DEFENDING THE WALLS:  The mystery date of DAC'98 (where they got everyone's
attention with no product but some awful big promises) was 0-in.  Since
then, they've gone through some heavy ups and even more painful downs to now
find themselves in the unexpected position of being the Olde Guard for
formal verification type of tools.  Their long time rival, Silicon Forest
Research still seems to be playing catch-up, too.

   "0-in was very disappointing this year.  They were giving the SAME spiel
    that they were giving back in DAC '98 two years ago.  Almost no new
    features or ideas.  Seems to me that it took them a LOT longer to get a
    stable tool than they had originally anticipated.  Still has a lot of
    promise, though."

        - an anon engineer


   "0-In Design Automation                     2 stars (out of 3 possible)
    0-In Search

    0-In makes a "white-box" formal verification tool which combines
    elements of simulation and formal model checking which examines a
    simulation trace of a design and explores the potential state-space
    which can be reached within N vectors of the simulation trace.  0-In
    provides a library of over 50 different checkers which can be
    implemented in the code using special comment statements or can be
    included via a separate checker control file.

    The checkers are used to instrument the code, a simulation is then run,
    and the results are then "amplified" by the tool to explore the design
    and identify potential problems.  VCD waveforms can be generated and
    dumped which demonstrate the problem areas identified during the
    amplification process.  The checkers are implemented using Verilog
    source code and typically impose a 15-20% runtime overhead.  Of all the
    companies promoting so-called assertion checker or formal checking
    tools, I found the 0-In tool to be the most mature and have the most
    assertion checkers of any of the different vendors."

        - an anon engineer


   "Silicon Forest Research                    1 star (out of 3 possible)
    Assertion Compiler

    SFR also provides an assertion checking tool called Assertion Compiler.
    Their premise is that the most common errors found during debug are not
    the ones that require the most debug effort (things like datapath
    computation errors, control state logic errors, etc.)  Instead, the
    bugs which cause the most effort to debug are more subtle and are likely
    to belong to one of two groups; (1) race conditions resulting from event
    order ambiguity, and (2) simulation/synthesis mismatches.  Assertion
    Compiler is PLI based and is run as a background operation during a
    normal simulation run.  Currently, only NC-Verilog and Verilog-XL are
    supported albeit VCS support is planned in a future release.  Going
    through a PLI interface typically adds a 1.5 to 5x performance penalty.
    I still struggle to see why simulation is needed for several of the
    "bug" classes that are supposed to be detected by this tool. 
    Furthermore, the quality of the checks are highly dependent on the
    quality of the test vectors which are applied during the simulation
    run.  Examples of some coverage checks are as follows:

          - multiple drivers
          - floating bus
          - read operation while floating bus
          - write/write operation without an intermediate read
          - Latch an x or z into a state variable
          - Read an uninitiated value

    Due to the ambuguity in the Verilog spec, race conditions are indeed
    often difficult to find and debug.
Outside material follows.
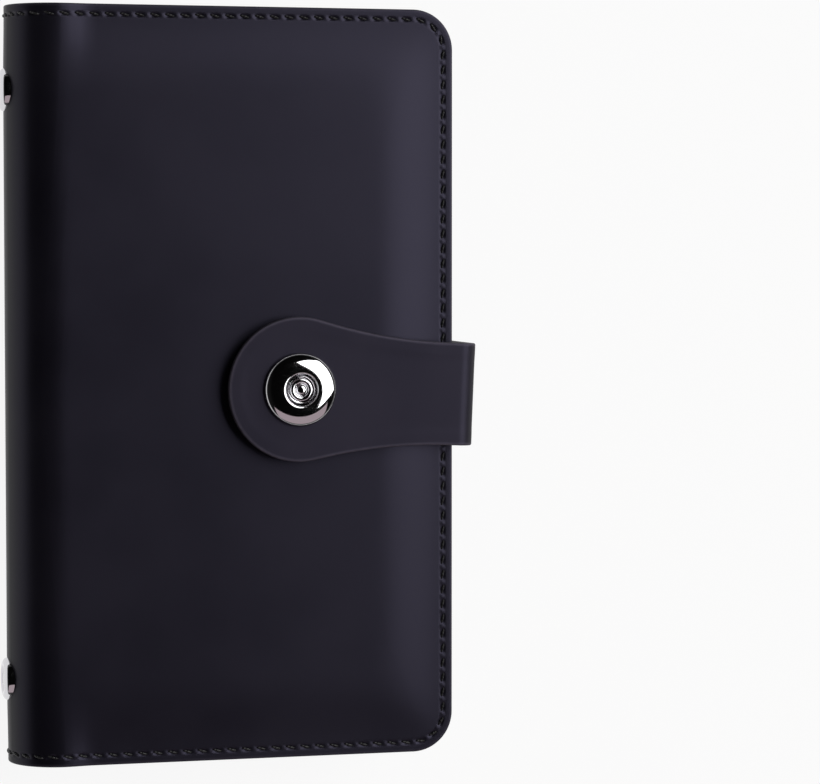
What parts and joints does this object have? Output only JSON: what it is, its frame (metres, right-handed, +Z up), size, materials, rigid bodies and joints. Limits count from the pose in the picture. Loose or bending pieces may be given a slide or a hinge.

On the other hand, simulation
    mismatches with synthesis are often the result of poor coding styles
    which can be handled adequately by static lint checkers and other
    purification tools which don't require simulation.  The tool is still
    evolving, but until more sophisticated assertion checkers are available,
    I don't have a strong feeling about the capabilities of this tool."

        - an anon engineer


   "0-In ("zero-in" - www.0-In.com) got a lot of attention from verification
    wienies last year.  0-in calls normal functional verification "black
    box", since stimulus and response are at the I/O.  They call their
    technique "white box verification", since they have checkers embedded
    in the code.  Their claim is that black box checking is the best
    technique for finding high level functional problems early in the design
    cycle.  Later in the design cycle, when people are looking at odd corner
    cases, they say their technique is far superior.  Their Check program 
    identifies places where a bug is most likely to first appear, like
    registers shared by more than one controller.  It adds hundreds of
    checkers per 100K gates of control logic.  These check for common bugs;
    for example, overwriting data without using it.  Because the checkers
    are internal, they can find bugs that never propagate to the outputs.

    There is a library of over 30 checkers, and the user can customize
    checking, for example ignoring data loss during pipeline flush.  They
    are trying to find odd corner cases that are generally caused by two
    things interacting, like a FIFO filling up on the same clock as a mode
    change.  In addition to checking internal states, they generate new
    tests using what they call a directed search methodology.  They take a
    signal trace from a simulation, use a formal verification tool to find
    interactions that you almost found between controllers, and generates
    new vectors that branch out from your existing traces.  It hops back and
    forth in time (in your trace file) looking for different controller
    interactions, so these incremental simulations are supposedly not very
    time consuming.  The tool currently only support synthesizeable Verilog.
    VHDL is due 3Q2001 (Modeltech only)."